Reputation: 125
I am trying to scrap data from web of science
And here is the specific page I am going to work with.
Below is the code I use for extract the abstract:
import lxml
import requests
url = 'https://apps.webofknowledge.com/full_record.do?product=WOS&search_mode=GeneralSearch&qid=2&SID=Q1yAnqE4al4KxALF7RM&page=1&doc=3&cacheurlFromRightClick=no'
s = requests.Session()
d = s.get(url)
soup1 = etree.HTML(d.text)
And here is the xpath I got through the copy xpath in Chrome:
//*[@id="records_form"]/div/div/div/div[1]/div/div[4]/p/text()
So I tried to get the abstract like this
path = '//*[@id="records_form"]/div/div/div/div[1]/div/div[4]/p/text()'
print(soup1.xpath(path))
However, I just hot an empty list! Then I tried another way to test the xpath.
Firstly, I save the specific page as a local html file.
with open('1.html','w',encoding='UTF=8') as f:
f.write(d.text)
f.close()
Then, open the file
s.mount('file://',FileAdapter())
d = s.get('file:///K:/single_paper.html')

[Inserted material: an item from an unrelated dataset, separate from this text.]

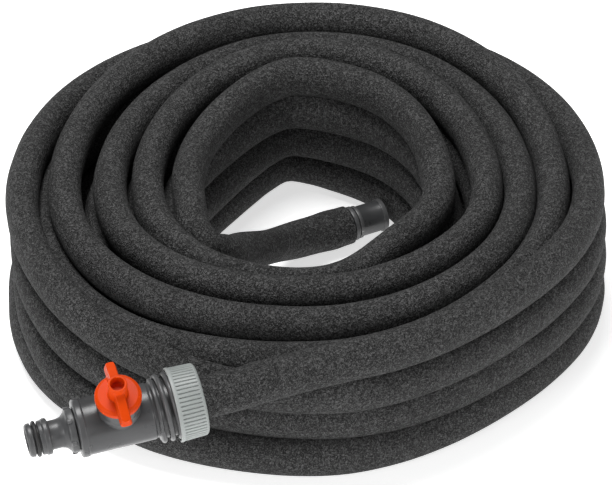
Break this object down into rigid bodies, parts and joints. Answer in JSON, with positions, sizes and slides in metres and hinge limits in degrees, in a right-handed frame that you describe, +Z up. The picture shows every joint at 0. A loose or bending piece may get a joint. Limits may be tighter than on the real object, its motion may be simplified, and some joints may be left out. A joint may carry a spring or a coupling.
{
  "type": "coiled soaker hose",
  "caption": "Porous black rubber soaker hose wound in a flat round coil, with a valved quick-coupling inlet fitting and a screw-on end cap.",
  "frame": {"origin": "middle of the footprint, on the surface that the coil lies on", "axes": "+Z up, the coil's axis is vertical, the inlet fitting lies on the -Y side and points towards -X"},
  "size_m": [0.2978, 0.3561, 0.1056],
  "materials": {
    "hose_rubber": "matte, granular",
    "seal_rubber": "satin",
    "grey_plastic": "satin",
    "light_grey_plastic": "satin",
    "orange_plastic": "semi-gloss",
    "dark_plastic": "satin",
    "white_plastic": "satin"
  },
  "bodies": {
    "hose_and_valve_body": {"hose_coil": "hose_rubber", "hose_lead": "hose_rubber", "hose_tail": "hose_rubber", "spigot": "grey_plastic", "spigot_o_ring": "seal_rubber", "spigot_seal": "seal_rubber", "valve_housing": "grey_plastic", "port_seal_inlet": "seal_rubber", "port_seal_outlet": "seal_rubber", "core_retainer": "white_plastic", "hose_barb": "grey_plastic", "barb_seal": "seal_rubber", "tail_plug": "dark_plastic"},
    "knob": {"valve_knob": "orange_plastic", "valve_core": "white_plastic", "core_o_ring_upper": "seal_rubber", "core_o_ring_lower": "seal_rubber"},
    "nut_thrust": {"grip_ring": "white_plastic"},
    "nut": {"clamp_nut": "light_grey_plastic"},
    "cap_thrust": {"end_cap_seal": "seal_rubber"},
    "cap": {"end_cap": "dark_plastic"}
  },
  "joints": [
    {"name": "knob_turn", "type": "hinge", "parent": "hose_and_valve_body", "child": "knob", "pos_m": [-0.08722, -0.15262, 0.07222], "axis": [0.0065, -0.374, 0.9274], "range_deg": [0, 90]},
    {"name": "nut_travel", "type": "slide", "parent": "hose_and_valve_body", "child": "nut_thrust", "axis": [0.9624, 0.2543, 0.0959], "range_m": [-0.0006, 0.0082]},
    {"name": "nut_turn", "type": "hinge", "parent": "nut_thrust", "child": "nut", "pos_m": [-0.0493, -0.1426, 0.076], "axis": [0.9624, 0.2543, 0.0959], "range_deg": [-45, 720]},
    {"name": "cap_travel", "type": "slide", "parent": "hose_and_valve_body", "child": "cap_thrust", "axis": [0.8942, 0.4478, 0], "range_m": [-0.0001, 0.0021]},
    {"name": "cap_turn", "type": "hinge", "parent": "cap_thrust", "child": "cap", "pos_m": [0.0239, 0.0757, 0.0105], "axis": [0.8942, 0.4478, 0], "range_deg": [0, 360]}
  ],
  "couplings": [
    {"joint": "nut_travel", "follows": "nut_turn", "m_per_rad": 0.00063662},
    {"joint": "cap_travel", "follows": "cap_turn", "m_per_rad": 0.00031831}
  ]
}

soup2 = etree.HTML(d.text)
soup2.xpath('//*[@id="records_form"]/div/div/div/div[1]/div/div[4]/p/text()')
And it gives me the abstract I want! Could anyone tell me why that happens?

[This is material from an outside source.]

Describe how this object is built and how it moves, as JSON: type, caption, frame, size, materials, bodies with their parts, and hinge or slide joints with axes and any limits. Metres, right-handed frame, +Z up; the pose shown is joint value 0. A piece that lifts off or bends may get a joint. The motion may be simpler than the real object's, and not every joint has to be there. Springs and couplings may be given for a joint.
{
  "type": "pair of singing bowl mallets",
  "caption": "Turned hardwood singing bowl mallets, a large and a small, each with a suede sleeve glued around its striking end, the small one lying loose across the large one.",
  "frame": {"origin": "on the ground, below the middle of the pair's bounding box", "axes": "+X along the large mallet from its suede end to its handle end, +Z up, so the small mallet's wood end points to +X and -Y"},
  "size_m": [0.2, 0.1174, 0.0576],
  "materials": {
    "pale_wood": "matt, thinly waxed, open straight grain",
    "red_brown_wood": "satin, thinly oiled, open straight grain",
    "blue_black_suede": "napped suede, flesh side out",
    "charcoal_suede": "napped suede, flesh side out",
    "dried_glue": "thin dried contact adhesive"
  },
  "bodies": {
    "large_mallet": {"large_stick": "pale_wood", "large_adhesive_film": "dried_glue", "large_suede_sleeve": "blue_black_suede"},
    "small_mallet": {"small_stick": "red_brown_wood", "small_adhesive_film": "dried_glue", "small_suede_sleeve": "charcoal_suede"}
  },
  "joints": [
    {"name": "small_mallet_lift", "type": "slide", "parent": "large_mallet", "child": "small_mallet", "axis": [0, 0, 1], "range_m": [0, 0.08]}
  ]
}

Weired when I try to do the steps with another page in the saving local file way, it returns an empty list again!
I checked that the xpath given by Chrome is the same for these two pages.

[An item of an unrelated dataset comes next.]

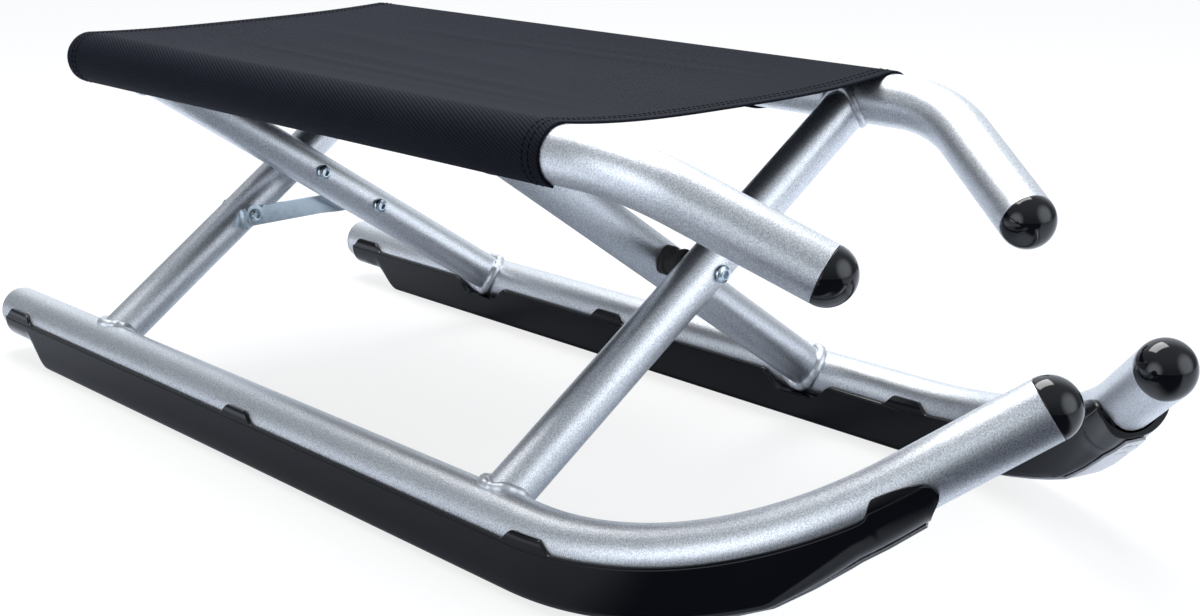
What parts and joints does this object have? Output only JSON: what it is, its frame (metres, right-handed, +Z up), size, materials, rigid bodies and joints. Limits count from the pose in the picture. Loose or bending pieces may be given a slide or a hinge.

So could anyone tell me what's wrong with my code and how to fix it?
Upvotes: 1
Views: 4435
Reputation: 1549
Browser given full Xpaths are usually unhelpful and you should use relative and clever ones based on attributes (such as id, class, etc) or any identifying features like contains(@href, 'image').
You could try more specific xpath expression: (//div[@class="block-record-info"])[2]/p/text()
and rewrite your code like this:
import requests
from lxml import html
url = 'https://apps.webofknowledge.com/full_record.do?product=WOS&search_mode=GeneralSearch&qid=2&SID=Q1yAnqE4al4KxALF7RM&page=1&doc=3&cacheurlFromRightClick=no'
s = requests.Session()
r = s.get(url)
tree = html.fromstring(r.content)
element = tree.xpath('(//div[@class="block-record-info"])[2]/p/text()')
print(element)
Upvotes: 3